Here is what the water phase looks like so far for a basic face moisturizer;
79.5% distilled water
4% vegetable glycerin
Let's move on to the oil phase. The most important ingredient for the oil phase is your emulsifier/thickener. My favorite emulsifier combination for face moisturizers is emulsifying wax nf and cetyl alcohol. There are so many different emulsifiers out there. There is ritamulse scg, olivem 1000, stearic acid, btms 50 and so much more! I always recommend to test out different emulsifiers until you find the ones you like. This can take a little time. You will also want to test out your emulsifiers at different percentages until you find the consistency you like. So an easy way to do this is to just make a moisturizer with only distilled water and your emulsifier (obviously add a preservative) this way you can get a true feeling of what the emulsifier feels like on the skin. I truly think every emulsifier feels different for everyone so test different ones out and see what you like. Once you have an emulsifier combination you like it is time to test out different oils, because obviously, oils go in the oil phase. I personally really like jojoba oil, sweet almond oil, and sunflower oil. Every oil has a different absorption rate and feel on the skin. So test out different oils at different percentages in your moisturizer. It is also a good idea to test out the oils on your skin directly to see which you like. Typically if it feels good straight on the skin for you then chances are you will like it in a face moisturizer as well. I typically use an oil at about 10% in my moisturizers. You can always raise or lower the percentages if you would like, but I think 10% is a good place to start and you can raise or lower it from there.
Here is what my oil phase looks like for a basic face moisturizer;
3% emulsifying wax nf
3% cetyl alcohol
10% oil
Now it is time to move on to the cool down ingredients. The main ingredient everyone needs to add into the cool down phase is a water soluble broad spectrum preservative. I am using liquid germall plus in this formulation, but you can use whatever you would like. Other examples of water soluble broad spectrum preservatives include, leucidal sf complete and optiphen plus. There are a ton of other ingredients you could add into the cool down phase as well. If an ingredient is heat sensitive then it goes in the cool down phase. Extracts are a very common ingredient we add in the cool down phase along with things like vitamin e, retinol, aha, and many others. Now please keep in mind that you can't just throw any ingredient into a face moisturizer you need to make sure it is compatible with your other ingredients. For example; if you add in an AHA it is going to dramatically drop the ph of your product down to about 2. This isn't going to work because that is just way to low of a ph, so you are going to have to balance the ph. Also some ingredients may not be compatible with the emulsifier you choose. So please just always be aware that you can't just mix things together and expect it to work, read the formulation guidelines of your ingredients to make sure you know how to use them and what they are compatible with. Anyways, since this is just a basic face moisturizer all I am adding into the cool down phase is a preservative.

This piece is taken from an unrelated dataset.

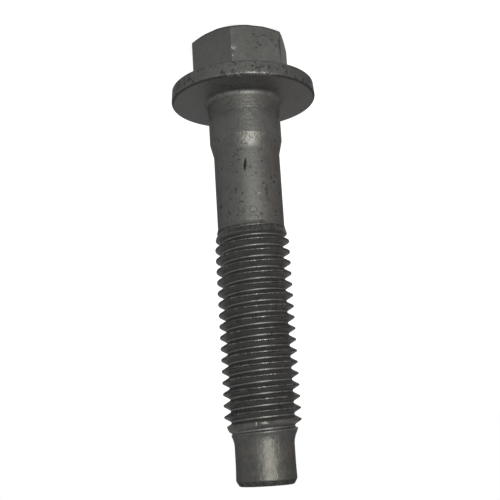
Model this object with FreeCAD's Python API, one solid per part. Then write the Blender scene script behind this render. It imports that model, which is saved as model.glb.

This is what my cool down phase looks likes;
.5% liquid germall plus
Now lets put together the whole formulation so you can see what it looks like
water phase
79.5% distilled water
4% vegetable glycerin
oil phase
3% emulsifying wax nf
3% cetyl alcohol
10% oil
cool down phase
.5% liquid germall plus
Now that we have put the formulation all together lets talk about how we actually mix them all together. First weigh out your water phase then weigh your oil phase in a separate beaker. Next take note of how much your water phase weighs (including the beaker) We are going to be heating up both of our phases and when you do this some of the water is going to evaporate so we will need to replace any water loss. After you have done that create a double boiler by filling a pan with about half an inch of water, place your beakers in, and cover with aluminum foil. Heat both your phases to 158 degrees fahrenheit and hold for 20 minutes. Then replace any water loss in your water phase, pour the water phase into the oil phase, and mix immediately with an immersion blender. Come back and mix it every couple minutes as it cools down. Eventually it will start to cool and thicken up and you will no longer have to mix with the immersion blender. Once the moisturizer has cooled and returned to room temperature it is time to add in your cool down ingredients. Mix in your cool down ingredients and you are done! Package up your moisturizer and BAM! You just made a very simple face moisturizer. Once you have experimented with different emulsifiers and oils you can start adding in extracts, vitamins, and other fun ingredients to make your own custom moisturizer.
Here is the exact recipe I used (makes 70 grams, roughly 2 ounces) This is also the perfect amount to experiment with.
water phase
distilled water - 55.6 grams
vegetable glycerin - 2.8 grams
oil phase
emulsifying wax nf - 2.1 grams
cetyl alcohol - 2.1 grams
oil - 7 grams
cool down phase
.5% liquid germall plus - .35 grams
Please keep in mind using emulsifying wax nf and cetyl alcohol both at only 3% makes a very thin moisturizer. If you want it thicker raise the percentage.